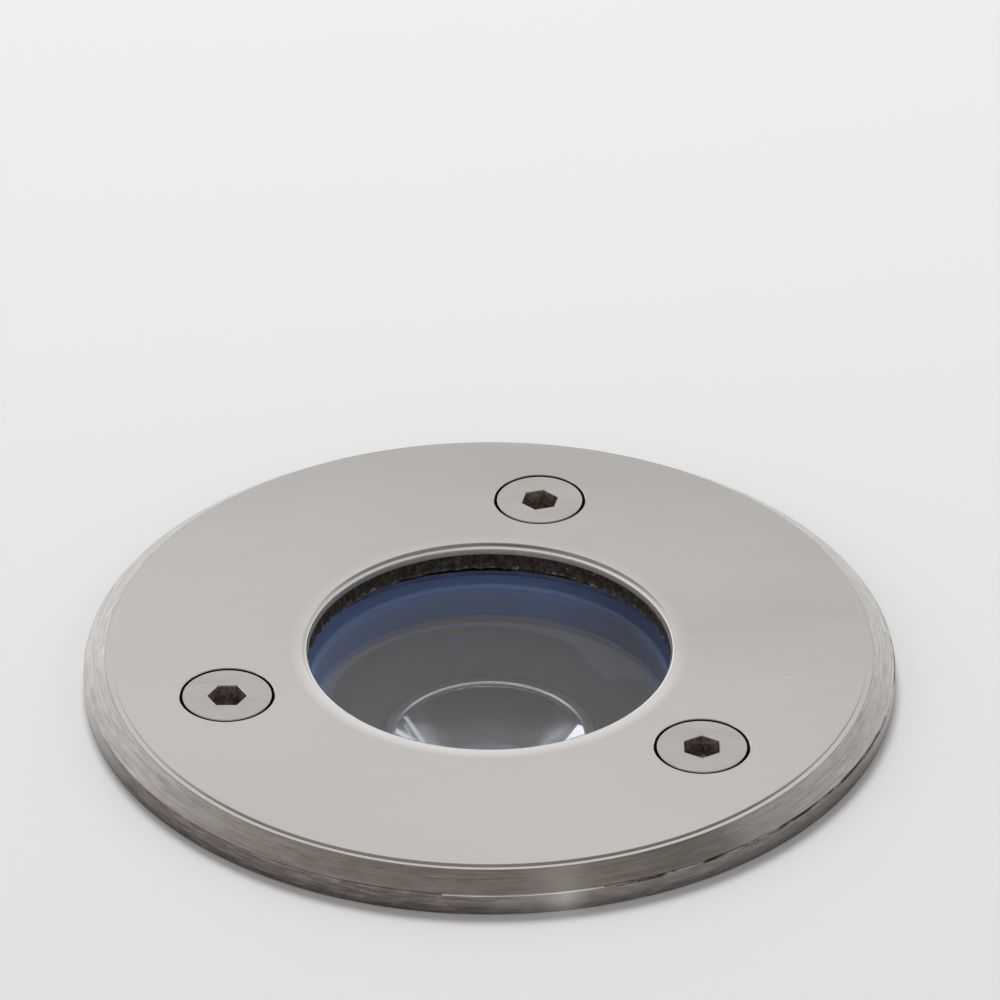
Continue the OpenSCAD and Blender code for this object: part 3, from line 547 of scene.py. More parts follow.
# Lamp holder: unglazed white steatite with two keyhole slots, screwed to a zinc plated strap that
# spans the pot. The lamp's headed pins twist into the slots against brass contacts.
steatite, shader, place = plain_finish("steatite", (0.8, 0.78, 0.73), 0.6)
tint(steatite, shader, grain(steatite, place, 1.2, 5),
     [(0.3, (0.7, 0.67, 0.6)), (0.5, (0.8, 0.78, 0.73)), (0.7, (0.84, 0.82, 0.78))])
bump(steatite, shader, grain(steatite, place, 0.4, 4), 0.03)
dress(["lamp_holder"], steatite)


# Reflector lamp: a blasted aluminium heat sink with cast fins on a white base with two pins. Its
# moulded lens gathers the light of a small board, and a dark metal ring with a painted bright lip
# holds the lens.
lamp_aluminium, shader, place = plain_finish("lamp aluminium", (0.6, 0.6, 0.6), 0.45, 1)
tint(lamp_aluminium, shader, grain(lamp_aluminium, place, 5, 4),
     [(0.35, (0.5, 0.5, 0.51)), (0.65, (0.66, 0.66, 0.65))])
bump(lamp_aluminium, shader, grain(lamp_aluminium, place, 0.25, 3), 0.02)
lens_r, lens_front_z = 13.55, -13.5
core = turn(soften([
    (0, -48), (13.4, -48), (17, -20.6, 1), (24, -20.6, 0.4), (25, -19.6, 0.4), (25, -15.6, 0.4),
    (24, -14.6, 0.3), (14.65, -14.6, 0.1), (14.65, -15.6), (13.5, -15.6), (6.9, -25), (6.9, -26.6),
    (0, -26.6),
]), 144)
fin = moved(
    plate([(12.3, -48), (15.9, -48), (24.6, -19.6), (15.8, -19.6)], -0.6, 0.6, 0.25),
    on_edge,
)
lamp_body = make_piece("lamp_finned_body", gather(core, all_round(fin, 24, 0, lamp_aluminium)),
                       lamp_aluminium, "lamp", ["lamp_heat_sink"])
cup_black, shader, place = plain_finish("cup black", (0.04, 0.04, 0.042), 0.5)
tint(cup_black, shader, grain(cup_black, place, 2, 3),
     [(0.35, (0.03, 0.03, 0.032)), (0.65, (0.05, 0.05, 0.053))])
lamp_body.data.materials.append(cup_black)
for face in lamp_body.data.polygons:
    if face.center.xy.length < lens_r * mm and -26.5 * mm < face.center.z < -15.5 * mm:
        face.material_index = 1

lamp_plastic, shader, place = plain_finish("lamp plastic", (0.8, 0.8, 0.78), 0.28)
tint(lamp_plastic, shader, grain(lamp_plastic, place, 8, 3),
     [(0.35, (0.76, 0.76, 0.73)), (0.65, (0.82, 0.82, 0.8))])
bump(lamp_plastic, shader, grain(lamp_plastic, place, 0.5, 2), 0.008)
dress(["lamp_base"], lamp_plastic)


def off_axis(finish, place, whole):
    """The distance from the light's axis, as a share of whole mm."""
    tree = finish.node_tree
    level = tree.nodes.new("ShaderNodeVectorMath")
    level.operation = "MULTIPLY"
    level.inputs[1].default_value = (1 / (whole * mm), 1 / (whole * mm), 0)
    tree.links.new(place, level.inputs[0])
    length = tree.nodes.new("ShaderNodeVectorMath")
    length.operation = "LENGTH"
    tree.links.new(level.outputs[0], length.inputs[0])
    return length.outputs["Value"]


board_ceramic, shader, place = plain_finish("board ceramic", (0.85, 0.84, 0.8), 0.4)
tint(board_ceramic, shader, off_axis(board_ceramic, place, 5),
     [(0.86, (0.85, 0.62, 0.1)), (0.9, (0.82, 0.82, 0.8))])
bump(board_ceramic, shader, grain(board_ceramic, place, 0.3, 2), 0.02)
dress(["led_board"], board_ceramic)

# Painted highlight: the bezel's inner lip is given white reflectance, so it shows as a thin bright
# line; the rest of the ring is dark.
chrome_with_painted_lip, shader, place = plain_finish("ring chrome", (0.3, 0.3, 0.3), 0.3, 1)
tint(chrome_with_painted_lip, shader, off_axis(chrome_with_painted_lip, place, 20),
     [(0.659, (1.0, 1.0, 1.0)), (0.662, (0.1, 0.1, 0.11))])
bump(chrome_with_painted_lip, shader, grain(chrome_with_painted_lip, place, 0.6, 3), 0.01)
make_piece("lens_bezel", turn(soften([
    (13.6, -15.6), (14.6, -15.6), (14.6, -13.1, 0.2), (13.2, -13.1, 0.03), (13.0, -13.3, 0.03),
    (13.0, -13.45), (13.6, -13.45),
]), 144), chrome_with_painted_lip, "lamp", ["lens_ring"])


def reckon(tree, how, *values):
    """One step of arithmetic on sockets or numbers."""
    step = tree.nodes.new("ShaderNodeMath")
    step.operation = how
    for socket, value in zip(step.inputs, values):
        if isinstance(value, (int, float)):
            socket.default_value = value
        else:
            tree.links.new(value, socket)
    return step.outputs[0]


def blend_colour(tree, share, under, over):
    """Lays one colour over another by a share of 0 to 1."""
    mix = tree.nodes.new("ShaderNodeMix")
    mix.data_type = "RGBA"
    tree.links.new(share, mix.inputs["Factor"])
    for socket, value in ((mix.inputs[6], under), (mix.inputs[7], over)):
        if isinstance(value, tuple):
            socket.default_value = (*value, 1)
        else:
            tree.links.new(value, socket)
    return mix.outputs[2]


def patch(finish, place, corners, soft=0.25):
    """1 inside a flat patch with these corners (x, y), in clockwise order, and 0 outside it."""
    tree = finish.node_tree
    inside = None
    for (x, y), (next_x, next_y) in zip(corners, corners[1:] + corners[:1]):
        inward = Vector((next_y - y, x - next_x)).normalized()
        along = tree.nodes.new("ShaderNodeVectorMath")
        along.operation = "DOT_PRODUCT"
        along.inputs[1].default_value = (inward.x / (soft * mm), inward.y / (soft * mm), 0)
        tree.links.new(place, along.inputs[0])
        depth = reckon(tree, "ADD", along.outputs["Value"], 0.5 - inward.dot(Vector((x, y))) / soft)
        inside = depth if inside is None else reckon(tree, "MINIMUM", inside, depth)
    return reckon(tree, "MAXIMUM", reckon(tree, "MINIMUM", inside, 1), 0)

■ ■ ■

• **GOAL**:
Make an exact copy of the data above.

• **COMPLETED TASK**:
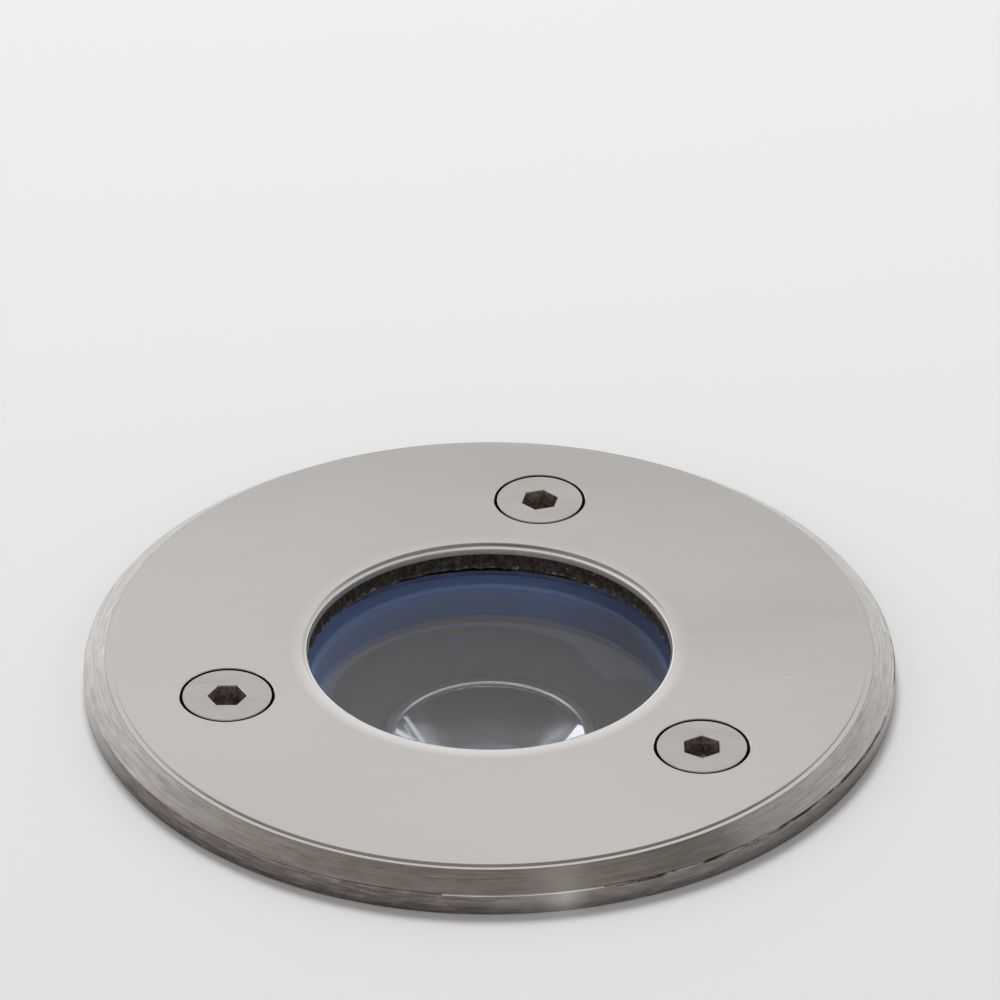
Continue the OpenSCAD and Blender code for this object: part 3, from line 547 of scene.py. More parts follow.
# Lamp holder: unglazed white steatite with two keyhole slots, screwed to a zinc plated strap that
# spans the pot. The lamp's headed pins twist into the slots against brass contacts.
steatite, shader, place = plain_finish("steatite", (0.8, 0.78, 0.73), 0.6)
tint(steatite, shader, grain(steatite, place, 1.2, 5),
     [(0.3, (0.7, 0.67, 0.6)), (0.5, (0.8, 0.78, 0.73)), (0.7, (0.84, 0.82, 0.78))])
bump(steatite, shader, grain(steatite, place, 0.4, 4), 0.03)
dress(["lamp_holder"], steatite)


# Reflector lamp: a blasted aluminium heat sink with cast fins on a white base with two pins. Its
# moulded lens gathers the light of a small board, and a dark metal ring with a painted bright lip
# holds the lens.
lamp_aluminium, shader, place = plain_finish("lamp aluminium", (0.6, 0.6, 0.6), 0.45, 1)
tint(lamp_aluminium, shader, grain(lamp_aluminium, place, 5, 4),
     [(0.35, (0.5, 0.5, 0.51)), (0.65, (0.66, 0.66, 0.65))])
bump(lamp_aluminium, shader, grain(lamp_aluminium, place, 0.25, 3), 0.02)
lens_r, lens_front_z = 13.55, -13.5
core = turn(soften([
    (0, -48), (13.4, -48), (17, -20.6, 1), (24, -20.6, 0.4), (25, -19.6, 0.4), (25, -15.6, 0.4),
    (24, -14.6, 0.3), (14.65, -14.6, 0.1), (14.65, -15.6), (13.5, -15.6), (6.9, -25), (6.9, -26.6),
    (0, -26.6),
]), 144)
fin = moved(
    plate([(12.3, -48), (15.9, -48), (24.6, -19.6), (15.8, -19.6)], -0.6, 0.6, 0.25),
    on_edge,
)
lamp_body = make_piece("lamp_finned_body", gather(core, all_round(fin, 24, 0, lamp_aluminium)),
                       lamp_aluminium, "lamp", ["lamp_heat_sink"])
cup_black, shader, place = plain_finish("cup black", (0.04, 0.04, 0.042), 0.5)
tint(cup_black, shader, grain(cup_black, place, 2, 3),
     [(0.35, (0.03, 0.03, 0.032)), (0.65, (0.05, 0.05, 0.053))])
lamp_body.data.materials.append(cup_black)
for face in lamp_body.data.polygons:
    if face.center.xy.length < lens_r * mm and -26.5 * mm < face.center.z < -15.5 * mm:
        face.material_index = 1

lamp_plastic, shader, place = plain_finish("lamp plastic", (0.8, 0.8, 0.78), 0.28)
tint(lamp_plastic, shader, grain(lamp_plastic, place, 8, 3),
     [(0.35, (0.76, 0.76, 0.73)), (0.65, (0.82, 0.82, 0.8))])
bump(lamp_plastic, shader, grain(lamp_plastic, place, 0.5, 2), 0.008)
dress(["lamp_base"], lamp_plastic)


def off_axis(finish, place, whole):
    """The distance from the light's axis, as a share of whole mm."""
    tree = finish.node_tree
    level = tree.nodes.new("ShaderNodeVectorMath")
    level.operation = "MULTIPLY"
    level.inputs[1].default_value = (1 / (whole * mm), 1 / (whole * mm), 0)
    tree.links.new(place, level.inputs[0])
    length = tree.nodes.new("ShaderNodeVectorMath")
    length.operation = "LENGTH"
    tree.links.new(level.outputs[0], length.inputs[0])
    return length.outputs["Value"]


board_ceramic, shader, place = plain_finish("board ceramic", (0.85, 0.84, 0.8), 0.4)
tint(board_ceramic, shader, off_axis(board_ceramic, place, 5),
     [(0.86, (0.85, 0.62, 0.1)), (0.9, (0.82, 0.82, 0.8))])
bump(board_ceramic, shader, grain(board_ceramic, place, 0.3, 2), 0.02)
dress(["led_board"], board_ceramic)

# Painted highlight: the bezel's inner lip is given white reflectance, so it shows as a thin bright
# line; the rest of the ring is dark.
chrome_with_painted_lip, shader, place = plain_finish("ring chrome", (0.3, 0.3, 0.3), 0.3, 1)
tint(chrome_with_painted_lip, shader, off_axis(chrome_with_painted_lip, place, 20),
     [(0.659, (1.0, 1.0, 1.0)), (0.662, (0.1, 0.1, 0.11))])
bump(chrome_with_painted_lip, shader, grain(chrome_with_painted_lip, place, 0.6, 3), 0.01)
make_piece("lens_bezel", turn(soften([
    (13.6, -15.6), (14.6, -15.6), (14.6, -13.1, 0.2), (13.2, -13.1, 0.03), (13.0, -13.3, 0.03),
    (13.0, -13.45), (13.6, -13.45),
]), 144), chrome_with_painted_lip, "lamp", ["lens_ring"])


def reckon(tree, how, *values):
    """One step of arithmetic on sockets or numbers."""
    step = tree.nodes.new("ShaderNodeMath")
    step.operation = how
    for socket, value in zip(step.inputs, values):
        if isinstance(value, (int, float)):
            socket.default_value = value
        else:
            tree.links.new(value, socket)
    return step.outputs[0]


def blend_colour(tree, share, under, over):
    """Lays one colour over another by a share of 0 to 1."""
    mix = tree.nodes.new("ShaderNodeMix")
    mix.data_type = "RGBA"
    tree.links.new(share, mix.inputs["Factor"])
    for socket, value in ((mix.inputs[6], under), (mix.inputs[7], over)):
        if isinstance(value, tuple):
            socket.default_value = (*value, 1)
        else:
            tree.links.new(value, socket)
    return mix.outputs[2]


def patch(finish, place, corners, soft=0.25):
    """1 inside a flat patch with these corners (x, y), in clockwise order, and 0 outside it."""
    tree = finish.node_tree
    inside = None
    for (x, y), (next_x, next_y) in zip(corners, corners[1:] + corners[:1]):
        inward = Vector((next_y - y, x - next_x)).normalized()
        along = tree.nodes.new("ShaderNodeVectorMath")
        along.operation = "DOT_PRODUCT"
        along.inputs[1].default_value = (inward.x / (soft * mm), inward.y / (soft * mm), 0)
        tree.links.new(place, along.inputs[0])
        depth = reckon(tree, "ADD", along.outputs["Value"], 0.5 - inward.dot(Vector((x, y))) / soft)
        inside = depth if inside is None else reckon(tree, "MINIMUM", inside, depth)
    return reckon(tree, "MAXIMUM", reckon(tree, "MINIMUM", inside, 1), 0)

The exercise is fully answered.